Lesson Learnt: With the explosion of data, there has been an increase in multiple database tools in the market and SQL is the choice for multiple data analytics projects. Database vendors while approaching the office of CIO or Enterprise IT head, use ANSI SQL compliance tools as they are the standard for helping organizations to make a decision. ANSI SQL Standards are used to provide assurance that the adoption of new database technology would require minimal reskilling of employees. However, enterprises must investigate the fine print of what all features and functionalities are supported by database tools and then make informed decisions whether it makes business sense for migration to the new tool.
Ranjan Relan, Data Strategy and Tech Consultant – ZS Associates
Avoiding Data Swamps
There is a little doubt that Big Data empowers us. However, as the classic saying goes – with great power comes great responsibility, the boon of big data can easily turn into a bane, if mishandled.
One of the classic cases we initially encountered with our big data projects was the problem of data swamps: an uncontrolled state of a Data Lake. With the ease of ingesting the data into Data Lakes, you can easily lose control over the data lakes, thus making it worthless.
Hence, in order to overcome this, we adopted strict governance and security practices which is the process of transforming the Data Lake into a Data Hub.
Prasad Kulkarni, Senior Software Engineer.

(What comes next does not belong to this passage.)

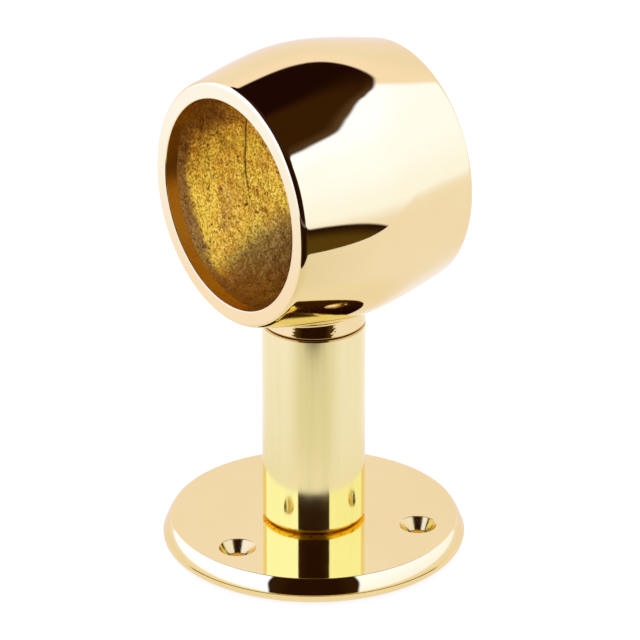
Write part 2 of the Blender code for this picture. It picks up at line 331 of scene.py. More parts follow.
def polished_brass():
    """Mirror brass: faint colour drift, buffing haze, and a slightly wavy cast skin that is rougher on the
    neck. The joint with the tube is stained."""
    material, n = new_material("polished_brass")
    place = n.add("TexCoord").outputs["Object"]
    height = n.dot(place, (0, 0, 1))
    drift = n.noise(place, 45.0, 3.0)
    colour = n.blend(n.span(drift, 0.3, 0.7, 0.0, 1.0), BRASS, BRASS_DULLER)
    haze = n.noise(place, 130.0, 4.0, 0.6)
    lines = n.noise(n.scaled(place, (1.0, 1.0, 0.05)), 2600.0, 2.0)
    roughness = n.math("ADD", n.span(haze, 0.35, 0.75, 0.018, 0.050), n.math("MULTIPLY", lines, 0.015))
    wave = n.bump(n.noise(place, 120.0, 1.0), 0.010 * MM)
    from_joint = [n.step(height, NECK_BOTTOM_Z + HEAD_STAIN_RISE[0], NECK_BOTTOM_Z + HEAD_STAIN_RISE[1]),
                  n.step(height, NECK_BOTTOM_Z - HEAD_STAIN_DROP[0], NECK_BOTTOM_Z - HEAD_STAIN_DROP[1])]
    in_joint = n.math("MULTIPLY", *from_joint)
    colour = n.blend(n.math("MULTIPLY", in_joint, 0.85), colour, JOINT_STAIN)
    on_neck = n.math("MULTIPLY", n.step(height, *NECK_ROUGH_BELOW), n.step(height, *NECK_ROUGH_ABOVE))
    ragged = n.noise(n.scaled(place, (1.0, 1.0, 1.3)), 300.0, 3.0, 0.55)
    normal = n.bump(n.math("MULTIPLY", ragged, on_neck), 0.060 * MM, normal=wave)
    finish_metal(n, {"Base Color": colour, "Roughness": roughness, "Normal": normal,
                     "Specular Tint": GRAZING_TINT})
    return material


def tube_brass():
    """Drawn brass tube: lengthwise ripples, and polishing marks round it that smear mirrored edges. The
    foot edge, which no polishing wheel reaches, is rougher and specked, under an orange band of painted
    reflection of the flange."""
    material, n = new_material("tube_brass")
    place = n.add("TexCoord").outputs["Object"]
    height = n.dot(place, (0, 0, 1))
    stretched = n.scaled(place, (1.0, 1.0, 0.03))
    streak = n.noise(stretched, 700.0, 3.0, 0.55)
    fine = n.noise(stretched, 2600.0, 2.0)
    colour = n.blend(n.span(streak, 0.3, 0.7, 0.0, 1.0), TUBE_BRASS, TUBE_BRASS_DULLER)
    # The foot's orange band is painted reflection of the flange; the specks and rougher finish are its own.
    wobble = n.math("MULTIPLY", n.noise(place, 300.0, 3.0), FOOT_BAND_WOBBLE)
    foot = n.step(n.math("ADD", height, wobble), *(tube_low.z + rise for rise in TUBE_FOOT_BAND_RISE))
    specks = n.step(n.noise(place, 900.0, 3.0, 0.7), 0.46, 0.34)
    foot_band_and_specks = n.blend(specks, FOOT_PAINTED_REFLECTION, FOOT_SPECK_DARK)
    colour = n.blend(foot, colour, foot_band_and_specks)
    rim = n.step(height, *(tube_high.z - drop for drop in TUBE_STAIN_DROP))
    colour = n.blend(n.math("MULTIPLY", rim, 0.85), colour, JOINT_STAIN)
    rings = n.noise(n.scaled(place, (0.05, 0.05, 1.0)), 5000.0, 2.0)
    roughness = n.math("ADD", n.span(streak, 0.3, 0.7, 0.075, 0.105), n.math("MULTIPLY", rings, 0.02))
    roughness = n.math("ADD", roughness, n.math("MULTIPLY", foot, 0.22))
    normal = n.bump(n.math("ADD", streak, n.math("MULTIPLY", fine, 0.25)), 0.0035 * MM)
    normal = n.bump(n.math("MULTIPLY", specks, foot), 0.02 * MM, normal=normal)
    tangent = n.add("Tangent", direction_type="RADIAL", axis="Z").outputs["Tangent"]
    finish_metal(n, {"Base Color": colour, "Roughness": roughness, "Normal": normal, "Anisotropic": 0.8,
                     "Anisotropic Rotation": 0.25, "Tangent": tangent, "Specular Tint": GRAZING_TINT})
    return material


def machined_brass(name, tones, smooth, rough):
    """Unpolished machined brass with fine tool marks, between two tones and two roughnesses."""
    material, n = new_material(name)
    place = n.add("TexCoord").outputs["Object"]
    marks = n.noise(n.scaled(place, (1.0, 0.03, 0.03)), 4200.0, 2.0, 0.6)
    colour = n.blend(n.noise(place, 180.0, 3.0), *tones)
    roughness = n.span(marks, 0.3, 0.7, smooth, rough)
    normal = n.bump(marks, 0.008 * MM)
    finish_metal(n, {"Base Color": colour, "Roughness": roughness, "Normal": normal,
                     "Specular Tint": GRAZING_TINT})
    return material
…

Implementing the Apache Kafta system for data streaming
Our goal was to analyze the tweets on the product ‘iPhone’ during the launch event. This helps in getting the initial sentiments around the tweets. Initially, we decided to pull the tweets using python packages and pass on to the scripts to predict the sentiments scores.
We soon realized that the plan needed a revision with the introduction of Streaming data tools that can bring in live data & send it over to the system for score predictions. We implemented a Kafka system which depends on the Producer-Consumer concept.

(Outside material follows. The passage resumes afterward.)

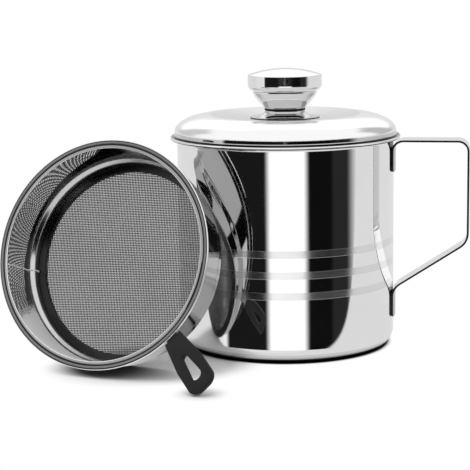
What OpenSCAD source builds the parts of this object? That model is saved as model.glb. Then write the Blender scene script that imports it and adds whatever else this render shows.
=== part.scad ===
// Grease keeper: a drawn steel pot with a strap handle, a domed lid with a turned knob,
// and a drop-in strainer that is shown taken out, leaning on the pot.
// Millimetres, +Z up, origin at the centre of the pot's base.

/* [Pot] */
// Outer diameter of the body wall
pot_d = 120; // [90:1:170]
// Height from the floor to the top of the rim
pot_h = 116.4; // [90:0.1:200]
// Thickness of the pot's steel sheet
pot_t = 0.8; // [0.5:0.1:1.2]
// Outer radius of the bottom corner
corner_r = 7.8; // [4:0.1:14]
// How far the folded rim stands out from the wall
rim_reach = 3.8; // [2.8:0.1:6]
// Thickness of the folded rim
rim_t = 1.6; // [1:0.1:2.4]
// Radius where the wall turns out into the rim
rim_fillet = 1.2; // [0.6:0.1:1.6]

/* [Satin bands] */
// Number of satin bands round the body
band_count = 3; // [1:1:5]
// Height of one satin band
band_h = 3.9; // [2:0.1:6]
// Distance from one band to the next
band_pitch = 11.2; // [8:0.1:14]
// Height of the top edge of the uppermost band
band_top = 61.2; // [55:0.1:80]
// Depth that brushing takes off the polished wall
band_depth = 0.06; // [0.03:0.01:0.15]

/* [Pot handle] */
// Direction of the handle round the pot, from +X
handle_turn = -8; // [-30:1:30]
// Width of the handle strap
strap_w = 16.5; // [10:0.5:24]
// Thickness of the handle strap
strap_t = 1.2; // [0.8:0.1:2.5]
// Reach of the handle beyond the pot wall, to its outer face
handle_reach = 41.8; // [30:0.1:60]
// How far the top bar's upper face lies below the pot's rim
handle_drop = 1.9; // [1.7:0.1:10]
// Height of the outer bar between its two bends
grip_run = 44.8; // [30:0.1:60]
// Slope of the lower bar
brace_slope = 33; // [20:1:40]
// Length of each straight tab that is welded to the wall
tab_len = 11.5; // [8:0.5:14]
// Inner radius of the two upper bends
bend_r = 5; // [3:0.5:8]
// Inner radius of the bend below the hand
low_bend_r = 8.5; // [4:0.5:12]
// Inner radius of the bend at the lower tab
foot_bend_r = 8.5; // [4:0.5:10]
// Corner radius at the strap's ends
tab_corner_r = 2.5; // [1:0.5:4]

/* [Lid] */
// Overhang of the lid's edge past the pot wall
lid_over = 1.75; // [1.4:0.05:2.2]
// Thickness of the lid's steel sheet
lid_t = 0.8; // [0.5:0.1:1.2]
// Height of the lid's upright skirt
skirt_h = 2.2; // [2:0.1:6]
// Height of the folded edge at the foot of the skirt
hem_h = 1.0; // [0.6:0.1:1.6]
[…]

- Plan for a more robust system rather than a single attempt work
- Be ready for multi-lingual data (We had lots of Chinese tweet data).
- As the data grows normal computing can make it difficult to execute.
- Usage of In-Memory tools such as Spark can help do computing at a faster pace.
Vijayakeerthi Jayakumar, Data Scientist – Cognizant Technology Solutions
Aiming for scale and speed with your big data project
While working on a Big Data Analytics project our main aim was to have scale and speed for the data. The aim of the project was to build a real-time dashboard for the business users to check the inflow of orders that are being processed. Data Integration was biggest challenge as data was coming from various sources here. Data was formatted, structured and insights were drawn from the descriptive analytics done on the data. I personally prefer SQL over No SQL so we used Google BigQuery to store the data. During this project, we realized that Big Data is the need of the hour to accommodate massively increasing data. But different databases are meant for different kinds of data and should be selected precisely in line with the type of data we are dealing with.
Netali Agrawal, Technology lead – Infosys.
Prioritizing use cases in order to build a tangible value of your data
We wanted to start with a small MVP or Pilot with a specific use case or two in mind. We initially planned to build the MVP in over 6 to 8 weeks followed by the sprint-based Implementation phase of every 8 to 12 weeks, Implementation Phase could be further divided into Implementation (implement for 3-4 functional areas) and Industrialisation (implement the solution across markets).
- Document learnings from the Pilot/MVP to be considered in the larger implementation phase.
- Use Agile delivery sprints to deliver incremental changes which the business can continuously consume (every 2-3 months), keeping the participation and feedback loops alive.
- For any Big Data implementation, use cases need to be prioritized and fitted into the implementation plan for the solution to address the business pain points and bring tangible value.
- Revisit the business case after implementation to see the benefits gained and adjust the original business case accordingly. This is vital to building trust with the business consumers of data and analytics services.
- Ensure data ingested into the platform has suitable data security and governance controls to ensure the quality of insights.
Saumya Chaki, Data Platforms Solutioning Leader – IBM
Using Feature Engineering (FE) to improve prediction power
“Our company decided to run a big data project to find out two main business features that could help us reduce customer churn by at least 25 percent. We created a team of experts from our Business Intelligence (BI) and data reporting departments. Upon starting, we identified that billing and sales data has to be our main base for this analysis. Through exploratory data analysis (EDA) techniques, we recognized a set of features that were showing a correlation with churn. We picked up high correlation features and created various models using training data. During our testing, all the models failed miserably on test data. We revisited all the features and applied feature engineering techniques to derive services-used group features which improved the prediction significantly. A key lesson that I learned from this process was to go beyond obvious features and perform feature engineering to find more impacting abstract business attributes to improve the model’s prediction power.”
Anil Sharma, Senior IT Architect – Colt Technology Services.